If we had a time machine and could travel to a point in history roughly midway between Ancient Mesopotamia and now, we would find ourselves in Ancient Greece during the time of Pythagoras, Plato and Aristotle. Pythagoras advanced mathematics and music theory, and is one possible source for the term ‘philosophy’ – the love of wisdom (philo-sophia). For Pythagoras, numbers were an underlying feature of reality, mysticism, the harmonic balance of opposites, and wisdom itself. Building on some of Pythagoras’ ideas, Plato and his best student Aristotle considered wisdom an essential human virtue – ‘a habit of mind in harmony with reason and the order of nature’, as the Roman philosopher and statesman Cicero would write a few centuries later. For Aristotle, as for Near Eastern thinkers millennia before him, wisdom was a key element on the path to achieving a good life, a path that required balance and moderation between extremes.
As an ideological backbone to medieval Christian philosophy, Platonic and Aristotelian ideas about wisdom continued to dominate the scholarly debates for centuries. Theologians such as Augustine of Hippo and later Thomas Aquinas interpreted the Greeks’ writings in terms of Christian ideals when debating the foundations of reason, understanding or the nature of ethics.
Despite all this, the fascination with wisdom started to decline during the Renaissance and the Age of Enlightenment.

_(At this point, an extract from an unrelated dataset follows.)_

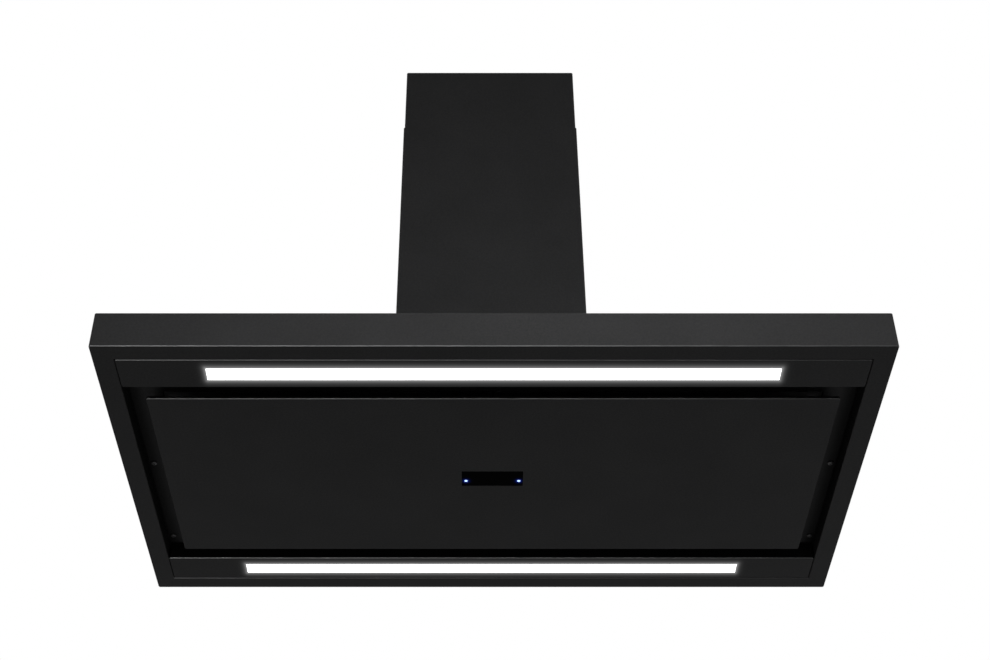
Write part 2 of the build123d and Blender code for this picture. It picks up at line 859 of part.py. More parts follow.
# ---- outlet with two non-return flaps ----
def outlet_spigot():
    y = chimney_middle_y
    flange_top = blower_top + spigot_flange_thickness
    tube_top = blower_top + spigot_length
    seat_top = damper_z - damper_thickness / 2 - fit_gap
    seat_bottom = seat_top - damper_seat_thickness
    body = rod_z(0, y, blower_top, flange_top, spigot_flange_radius)
    body += rod_z(0, y, blower_top, tube_top, spigot_radius)
    body -= rod_z(0, y, blower_top - 1, tube_top + 1, spigot_bore)
    seat = rod_z(0, y, seat_bottom, seat_top, spigot_bore)
    body += seat - rod_z(0, y, seat_bottom - 1, seat_top + 1, spigot_bore - damper_seat)
    body -= rod_x(-spigot_radius - 1, spigot_radius + 1, y, damper_z, damper_pin_radius)
    return body - holes_z(spigot_screw_points, blower_top - 1, flange_top + 1)


def damper_pin():
    return rod_x(-spigot_radius, spigot_radius, chimney_middle_y, damper_z, damper_pin_radius)


def damper_flap(side):
    """Half a disc on two knuckles, which sit between those of the other flap."""
    y = chimney_middle_y
    radius = spigot_bore - damper_edge_gap
    half = damper_thickness / 2
    edge = y + side * damper_gap
    z0 = damper_z - half
    z1 = damper_z + half
    body = rod_z(0, y, z0, z1, radius)
    cut = sorted((edge, edge - side * 2 * radius))
    body -= block(-radius - 1, radius + 1, *cut, z0 - 1, z1 + 1)
    link = sorted((y, edge + side))
    for end in (-1, 1):
        x = end * damper_knuckle_spacing / 2 - side * damper_knuckle_shift
        x0 = x - damper_knuckle_length / 2
        x1 = x + damper_knuckle_length / 2
        body += rod_x(x0, x1, y, damper_z, damper_knuckle_radius)
        body += block(x0, x1, *link, z0, z1)
    return body - rod_x(-radius - 1, radius + 1, y, damper_z, damper_pin_radius + running_gap)


# ---- electrics ----
def control_part(inset, z0, z1):
    half_x = control_width / 2 - inset
    half_y = control_depth / 2 - inset
    return block(control_x - half_x, control_x + half_x, control_y - half_y, control_y + half_y, z0, z1)


def control_box():
    lid_z = control_top - control_wall
    body = control_part(0, pan_top, lid_z)
    body -= control_part(control_wall, pan_top + control_wall, lid_z + 1)
    post_x = control_width / 2 - control_post_inset
    post_y = control_depth / 2 - control_post_inset
    for sx in (-1, 1):
        for sy in (-1, 1):
            x = control_x + sx * post_x
            y = control_y + sy * post_y
            body += rod_z(x, y, pan_top, board_z, control_post_radius)
    return body


def control_lid():
    return control_part(0, control_top - control_wall, control_top)


def board_component(x, y, width, depth, height):
    """A block that stands on the control board, placed from the board's middle."""
    x0 = control_x + x - width / 2
    y0 = control_y + y - depth / 2
    return block(x0, x0 + width, y0, y0 + depth, board_top, board_top + height)


def control_board():
    board = control_part(control_wall + board_edge_gap, board_z, board_top)
    board += board_component(0, -component_setback, relay_width, relay_depth, relay_height)
    return board + board_component(component_spacing, -component_setback, coil_size, coil_size, relay_height)


def run_capacitor():
    x = control_x - control_width / 4
    y = control_y + control_depth / 4
    half = capacitor_length / 2
    return rod_x(x - half, x + half, y, board_top + capacitor_radius, capacitor_radius)


def terminal_block():
    x = control_width / 4
    y = control_depth / 4
    body = board_component(x, y, terminal_width, terminal_depth, terminal_height)
    face = control_y + y - terminal_depth / 2
    hole_z = board_top + terminal_height / 2
    for n in range(terminal_ways):
        hole_x = control_x + x + (n - (terminal_ways - 1) / 2) * terminal_width / terminal_ways
        body -= rod_y(hole_x, face - 1, face + terminal_hole_depth, hole_z, terminal_hole_radius)
    return body


def cable_gland():
    z = blower_top
    flange_top = z + gland_flange_thickness
    body = rod_z(gland_x, gland_y, z - gland_stem, z, gland_radius)
    body += rod_z(gland_x, gland_y, z, flange_top, gland_flange_radius)
    body += rod_z(gland_x, gland_y, flange_top, z + gland_height, gland_nut_radius)
    return body - rod_z(gland_x, gland_y, z - gland_stem - 1, z + gland_height + 1, gland_cable_radius)


# ---- wall hanging ----
def wall_hanger():
    half = hanger_width / 2
    t = hanger_sheet
    body = block(-half, half, wall - t, wall, hanger_z - t, hanger_z + hanger_plate_height)
    body += block(-half, half, hanger_lip_y, wall, hanger_z - t, hanger_z)
    body += block(-half, half, hanger_lip_y, hanger_lip_y + t, hanger_z - t, hanger_z + hanger_lip)
    for side in (-1, 1):
        x = side * hanger_hole_spacing / 2
        body -= rod_y(x, wall - t - 1, wall + 1, hanger_hole_z, hanger_hole_radius)
    return body


def box_hook():
    """A plate on the blower box with a lip that drops in behind the hanger's."""
    half = hanger_width / 2 - hook_side_inset
    t = hanger_sheet
    top = hanger_z + hanger_lip + hook_gap
    body = block(-half, half, hook_plate_y, hook_plate_y + t, hanger_z, top + hook_plate_overlap)
    body += block(-half, half, hook_plate_y, hook_lip_y + t, top, top + t)
    return body + block(-half, half, hook_lip_y, hook_lip_y + t, hanger_z, top + t)


# ---- write every piece ----
os.makedirs("parts", exist_ok=True)

save("canopy_shell", canopy_shell())
save("inner_pan", inner_pan())
save("pan_screws", *screws_up(pan_screw_points, recess_height))
save("light_bar_screws", *screws_down(bar_screw_points(-1) + bar_screw_points(1), pan_top))
for word, side in (("front", -1), ("rear", 1)):
    save(f"{word}_light_bar", light_bar(side))
    save(f"{word}_light_diffuser", light_diffuser(side))
    save(f"{word}_led_board", led_board(side))
    save(f"{word}_damper_flap", damper_flap(side))

save("suction_panel", suction_panel())
save("panel_ribs", *panel_ribs())
save("sensor_window", sensor_window())
save("indicator_lenses", *indicator_lenses())
save("sensor_board", sensor_board())
save("sensor_cover", sensor_cover())
save("panel_hinge_arms", *hinge_arms())
save("panel_hinge_brackets", *hinge_brackets())
save("panel_hinge_pins", *hinge_pins())
save("panel_hinge_screws", *screws_up(hinge_screw_points, web_bottom))
save("catch_magnets", *catch_magnets())
save("catch_plates", *catch_plates())

for word, side in (("left", -1), ("right", 1)):
    save(f"{word}_filter_frame", filter_frame(side))
    save(f"{word}_filter_mesh", filter_mesh(side))
    save(f"{word}_latch_housing", latch_housing(side))
    save(f"{word}_filter_latch", filter_latch(side))
    save(f"{word}_inlet_ring", inlet_ring(side))

save("lower_chimney", chimney_tube(0, chimney_base, chimney_base + lower_chimney_height))
save("upper_chimney", upper_chimney())
save("chimney_wall_bracket", chimney_bracket())
save("chimney_bracket_screws", *chimney_bracket_screws())
save("chimney_locating_tabs", *locating_tabs())

save("blower_box", blower_box())
save("blower_gasket", blower_gasket())
save("blower_box_screws", *screws_down(blower_screw_points, blower_base + sheet, blower_screw_reach))
save("scroll_housing", scroll_housing())
save("impeller", impeller())
save("motor_shaft", motor_shaft())
save("motor_housing", motor_housing())
save("motor_bearings", *motor_bearings())
save("motor_bracket", motor_bracket())
save("motor_bracket_screws", *motor_bracket_screws())

spigot_seat = blower_top + spigot_flange_thickness
save("outlet_spigot", outlet_spigot())
save("spigot_screws", *screws_down(spigot_screw_points, spigot_seat, spigot_screw_reach))
save("damper_pin", damper_pin())

save("control_box", control_box())
save("control_box_lid", control_lid())
save("control_board", control_board())
save("run_capacitor", run_capacitor())
save("terminal_block", terminal_block())
save("cable_gland", cable_gland())
save("wall_hanger", wall_hanger())
save("blower_box_hook", box_hook())
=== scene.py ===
"""Looks of the wall-hung chimney hood. Metres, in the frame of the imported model:
X along the hood, the front towards -Y, the wall at the rear, Z up from the canopy's underside."""

import json
import math

import bpy
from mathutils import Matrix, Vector

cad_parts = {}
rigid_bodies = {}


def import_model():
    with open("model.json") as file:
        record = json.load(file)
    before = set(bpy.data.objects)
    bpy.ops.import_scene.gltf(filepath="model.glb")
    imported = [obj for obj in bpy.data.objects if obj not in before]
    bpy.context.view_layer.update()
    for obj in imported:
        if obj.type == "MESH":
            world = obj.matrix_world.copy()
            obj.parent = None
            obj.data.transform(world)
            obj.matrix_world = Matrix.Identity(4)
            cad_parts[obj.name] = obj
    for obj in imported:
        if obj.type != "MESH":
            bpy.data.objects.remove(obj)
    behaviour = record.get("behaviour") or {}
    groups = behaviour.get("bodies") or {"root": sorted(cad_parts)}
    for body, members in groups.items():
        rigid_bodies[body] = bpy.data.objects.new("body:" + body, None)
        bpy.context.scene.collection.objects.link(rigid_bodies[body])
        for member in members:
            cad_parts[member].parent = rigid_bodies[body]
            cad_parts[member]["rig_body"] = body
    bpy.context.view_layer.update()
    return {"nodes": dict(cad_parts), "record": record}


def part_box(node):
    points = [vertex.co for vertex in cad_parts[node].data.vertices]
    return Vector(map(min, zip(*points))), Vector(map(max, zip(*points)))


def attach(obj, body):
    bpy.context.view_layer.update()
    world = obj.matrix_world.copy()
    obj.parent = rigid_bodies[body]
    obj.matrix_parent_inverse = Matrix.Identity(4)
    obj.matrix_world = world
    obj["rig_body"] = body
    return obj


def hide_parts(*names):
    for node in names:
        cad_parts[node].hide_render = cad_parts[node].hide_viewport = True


MM = 0.001

# ---- camera, in metres, degrees and pixels of the photograph's frame ----
PHOTO_WIDTH = 990
CAMERA_PLACE = (-0.0165, -1.6722, -1.1399)
CAMERA_PITCH = 39.47
CAMERA_FOCAL_PX = 1637.0
CAMERA_OFFSET_PX = 16.0
SENSOR = 36.0

# ---- stage ----
WHITE = (1.0, 1.0, 1.0)
FLOOR_HEIGHT = -3.4
FLOOR_HALF = 40.0
FLOOR_COLOUR = (0.8, 0.8, 0.8)
FLOOR_GLOW = 0.8
AMBIENT = 0.03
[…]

With the advance of modernity, the discourse shifted from the good life toward the pursuit of rational self-interest and usefulness – ideas that focused on immediate benefits and aimed to reduce complex ethical dilemmas to a single common denominator, rather than balance and moderation.
The topic of wisdom didn’t re-emerge in mainstream philosophical circles until the 1970s, along with post-Second World War stability and the New Age zeitgeist. A new focus on ‘optimal’ happiness and psychological fulfilment led to the rediscovery both of Aristotelian ideas about virtues and of non-Western perspectives on flourishing. In philosophy, Alasdair MacIntyre’s After Virtue (1981) led to renewed interest in the topic of wisdom from an Aristotelian perspective.
Behavioural scientists were fairly late to the game, with the first humble attempt to empirically study wisdom surfacing in the 1970s in a dissertation by Vivian Clayton. Today a geriatric neuropsychologist in California, Clayton aimed to explore the characteristics a group of 83 lay Americans associated with a wise person, and arrived at three commonly held elements: cognition, reflection and compassion.
Like Aristotle millennia before, the psychologists and social scientists who came after Clayton agreed that wisdom was oriented toward the pursuit of a good life. Yet, what does such pursuit entail? The meaning of the good life and ways to achieve it vary by philosophical school. Because of the long and diverse intellectual history of wisdom, scientists could pick and choose definitions. Whereas some scientists followed Platonic and Aristotelian ideas, others borrowed from Buddhism, Hinduism or Taoism – promoting worldviews that relate to the environment in quite different if not opposite ways. Some researchers sidestepped philosophy altogether, reserving the label ‘wisdom’ for the mature level of adult development. And some embarked on a Quixote-like quest to find wisdom in old age without a clear definition of either wisdom or ‘old age’. After all, the meaning of ‘old’ has changed dramatically in the past few centuries, with lengthening average human lifespans.
The scientific approach to wisdom has started to gain momentum only in the past few decades, around the time the world started to face rising social and climatic instabilities. Some worried that this momentum was leading to an abyss. Picking and choosing different philosophical traditions and developing theories without serious debate between them placed wisdom scientists at the beginning of the 21st century at loggerheads: a field full of words didn’t yet share the same language. A recent handbook of wisdom included as many definitions of the concept as there were chapters. Like in a tower of Babylon, scholars were risking a collapse of a slowly emerging scientific field.